* [Data shown]:
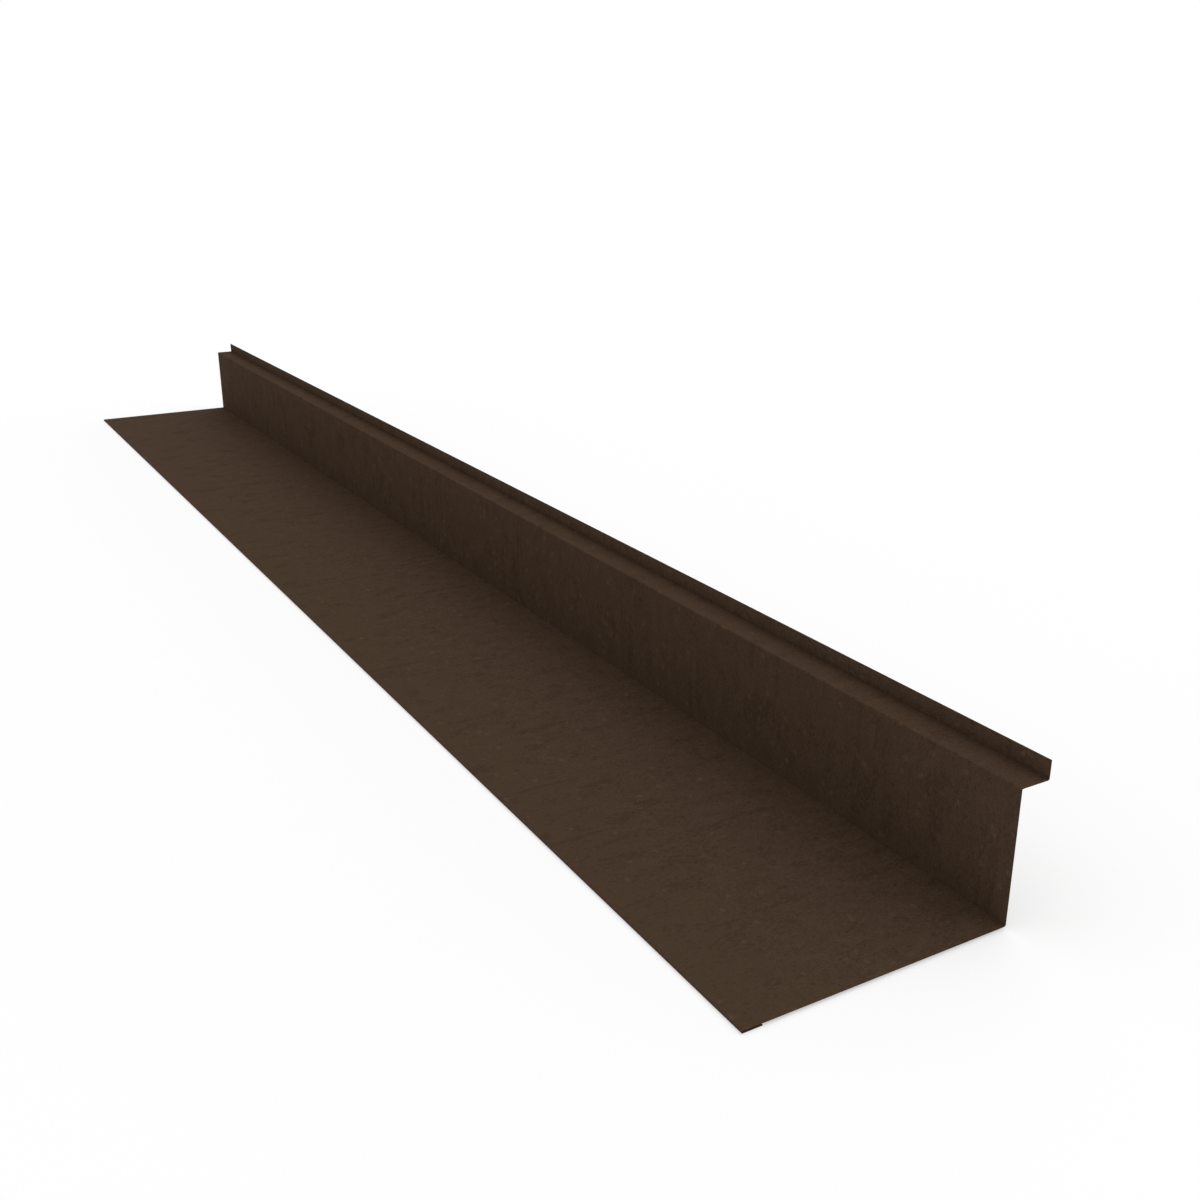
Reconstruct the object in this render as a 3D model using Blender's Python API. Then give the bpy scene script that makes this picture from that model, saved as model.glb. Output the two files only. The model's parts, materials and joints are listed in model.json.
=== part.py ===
"""Sidewall flashing: one length of pre-painted steel sheet, folded on a brake.

It closes the joint between a sloping roof and the wall beside it. Seen from its near end, looking
along +Y, the roof is on the left and the wall on the right:

                           | lip
                 wall +----+
                  leg |  ledge
                      |
      (===------------+
      hem   flange    heel

The sheet has one thickness all along. Its line runs from the free edge of the hem, round the hem's
half turn, across the flange, up the wall leg, back along the ledge and up the lip. Outside sizes are
taken on the side that faces the building: the underside of the flange, the back of the wall leg, the
underside of the ledge and the back of the lip.

Units are metres and +Z is up. The origin is under the middle of the part, level with the underside
of the hem.
"""

import math

import bmesh
import bpy
from mathutils import Vector

# Driving sizes
LENGTH = 2.000
SHEET = 0.0006  # 24 gauge steel
FLANGE_WIDTH = 0.221  # outside of the hem's fold to the back of the wall leg
WALL_HEIGHT = 0.105  # underside of the flange to the underside of the ledge
LEDGE_DEPTH = 0.025  # back of the wall leg to the back of the lip
LIP_HEIGHT = 0.015  # underside of the ledge to the free edge of the lip
HEM_RETURN = 0.016  # outside of the hem's fold to its free edge
HEM_GAP = 0.001  # clear height between the return and the flange
FOLD_INSIDE_RADIUS = 0.0008  # inside radius of the three square folds

# Each quarter turn of a fold is drawn with this many flats.
FLATS_PER_QUARTER = 6

PAINT_COLOUR = (0.068, 0.0425, 0.0275)  # dark bronze, linear
PAINT_ROUGHNESS = 0.65
SMOOTH_ANGLE = math.radians(30)

ALONG = Vector((0, 1, 0))


def clear_scene():
    for obj in list(bpy.data.objects):
        bpy.data.objects.remove(obj)


def fold_corners():
    """The sheet's mid line as sharp corners, each with the radius that rounds it off."""
    half_sheet = SHEET / 2
    square_radius = FOLD_INSIDE_RADIUS + half_sheet
    hem_radius = HEM_GAP / 2 + half_sheet

    left = -(FLANGE_WIDTH + LEDGE_DEPTH) / 2
    flange_underside = SHEET + HEM_GAP
    x_hem = left + half_sheet
    x_free_edge = left + HEM_RETURN
    x_wall = left + FLANGE_WIDTH - half_sheet
    x_lip = x_wall + LEDGE_DEPTH
    z_return = half_sheet
    z_flange = flange_underside + half_sheet
    z_ledge = z_flange + WALL_HEIGHT
    z_top = flange_underside + WALL_HEIGHT + LIP_HEIGHT

    return [
        (Vector((x_free_edge, 0, z_return)), 0),
        (Vector((x_hem, 0, z_return)), hem_radius),
        (Vector((x_hem, 0, z_flange)), hem_radius),
        (Vector((x_wall, 0, z_flange)), square_radius),
        (Vector((x_wall, 0, z_ledge)), square_radius),
        (Vector((x_lip, 0, z_ledge)), square_radius),
        (Vector((x_lip, 0, z_top)), 0),
    ]


def rounded_corner(before, corner, after, radius):
    """Points and outward directions round a square corner of the mid line.

    Each direction points to the left of the way the line runs: up from the flange, and towards the
    roof from the wall leg.
    """
    arriving = (corner - before).normalized()
    leaving = (after - corner).normalized()
    centre = corner + (leaving - arriving) * radius
    turns_left = arriving.cross(leaving).dot(ALONG) < 0
    stations = []
    for step in range(FLATS_PER_QUARTER + 1):
        angle = math.pi / 2 * step / FLATS_PER_QUARTER
        outward = arriving * math.sin(angle) - leaving * math.cos(angle)
        stations.append((centre + outward * radius, -outward if turns_left else outward))
    return stations


def mid_line():
    """The mid line as (point, direction to its left) pairs, from the hem's free edge to the lip's."""
    corners = fold_corners()
    stations = []
    for index, (point, radius) in enumerate(corners):
        if radius:
            stations += rounded_corner(corners[index - 1][0], point, corners[index + 1][0], radius)
        else:
            neighbour = corners[1][0] if index == 0 else corners[-2][0]
            forward = (neighbour - point) if index == 0 else (point - neighbour)
            stations.append((point, forward.normalized().cross(ALONG)))
    return stations


def sheet_mesh():
    """The sheet's section as a strip of quads at the near end, drawn out to the far end."""
    bm = bmesh.new()
    near_end = ALONG * (-LENGTH / 2)
    pairs = []
    for point, leftward in mid_line():
        pairs.append([bm.verts.new(near_end + point + leftward * side * SHEET / 2) for side in (1, -1)])
    for (left_a, right_a), (left_b, right_b) in zip(pairs, pairs[1:]):
        bm.faces.new((left_a, right_a, right_b, left_b))
    # The two arcs of the hem meet half way round, so the station there is made twice.
    bmesh.ops.remove_doubles(bm, verts=bm.verts, dist=SHEET / 100)
    drawn = bmesh.ops.extrude_face_region(bm, geom=bm.faces[:])
    far_end = [item for item in drawn["geom"] if isinstance(item, bmesh.types.BMVert)]
    bmesh.ops.translate(bm, verts=far_end, vec=ALONG * LENGTH)
    bmesh.ops.recalc_face_normals(bm, faces=bm.faces)
    mesh = bpy.data.meshes.new("flashing_sheet")
    bm.to_mesh(mesh)
    bm.free()
    mesh.shade_smooth()
    mesh.set_sharp_from_angle(angle=SMOOTH_ANGLE)
    return mesh


def bronze_paint():
    material = bpy.data.materials.new("bronze_paint")
    material.use_nodes = True
    shader = material.node_tree.nodes["Principled BSDF"]
    shader.inputs["Base Color"].default_value = (*PAINT_COLOUR, 1)
    shader.inputs["Roughness"].default_value = PAINT_ROUGHNESS
    shader.inputs["Metallic"].default_value = 0
    return material


def main():
    clear_scene()
    mesh = sheet_mesh()
    mesh.materials.append(bronze_paint())
    sheet = bpy.data.objects.new("flashing_sheet", mesh)
    bpy.context.scene.collection.objects.link(sheet)


main()
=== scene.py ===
"""Looks of a sidewall flashing: one folded sheet of pre-painted steel, dark bronze, on a pale floor.

The sheet is modelled anew from the frame's sizes, with finer bends and broken cut edges. Its paint is
a node material in object space. The streaks in it run across the sheet: along X on the flange and the
ledge, along Z on the wall leg and the lip. So each pattern has one size along Y and one for X and Z.
"""

import json
import math
from collections import namedtuple

import bmesh
import bpy
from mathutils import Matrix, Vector


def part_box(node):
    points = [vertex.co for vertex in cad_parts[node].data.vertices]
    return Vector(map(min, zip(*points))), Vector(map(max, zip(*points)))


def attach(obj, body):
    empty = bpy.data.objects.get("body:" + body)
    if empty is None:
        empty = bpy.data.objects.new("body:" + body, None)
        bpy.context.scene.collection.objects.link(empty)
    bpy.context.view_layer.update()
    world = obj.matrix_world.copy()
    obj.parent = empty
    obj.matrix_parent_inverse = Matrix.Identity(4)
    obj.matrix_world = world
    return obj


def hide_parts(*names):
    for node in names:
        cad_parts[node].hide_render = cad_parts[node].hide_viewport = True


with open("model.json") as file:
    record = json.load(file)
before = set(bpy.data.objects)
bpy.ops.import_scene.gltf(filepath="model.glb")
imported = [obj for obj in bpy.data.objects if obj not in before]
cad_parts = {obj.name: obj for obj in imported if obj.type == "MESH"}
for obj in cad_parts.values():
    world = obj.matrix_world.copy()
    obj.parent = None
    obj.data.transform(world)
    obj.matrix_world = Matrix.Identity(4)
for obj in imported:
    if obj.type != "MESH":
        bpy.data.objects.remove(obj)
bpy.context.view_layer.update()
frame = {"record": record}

# The sheet, in metres. The sizes of its leaves are read from the frame's mounts and box.
SHEET = 0.0006
HEM_RETURN = 0.016
HEM_GAP = 0.001
FOLD_INSIDE_RADIUS = 0.0008
FLATS_PER_QUARTER = 12
CUT_EDGE_ROUNDING = 0.00006
CUT_EDGE_FLATS = 2
SMOOTH_ANGLE = math.radians(30)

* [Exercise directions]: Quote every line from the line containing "imported = [obj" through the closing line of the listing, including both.

* [Completed task]:
imported = [obj for obj in bpy.data.objects if obj not in before]
cad_parts = {obj.name: obj for obj in imported if obj.type == "MESH"}
for obj in cad_parts.values():
    world = obj.matrix_world.copy()
    obj.parent = None
    obj.data.transform(world)
    obj.matrix_world = Matrix.Identity(4)
for obj in imported:
    if obj.type != "MESH":
        bpy.data.objects.remove(obj)
bpy.context.view_layer.update()
frame = {"record": record}

# The sheet, in metres. The sizes of its leaves are read from the frame's mounts and box.
SHEET = 0.0006
HEM_RETURN = 0.016
HEM_GAP = 0.001
FOLD_INSIDE_RADIUS = 0.0008
FLATS_PER_QUARTER = 12
CUT_EDGE_ROUNDING = 0.00006
CUT_EDGE_FLATS = 2
SMOOTH_ANGLE = math.radians(30)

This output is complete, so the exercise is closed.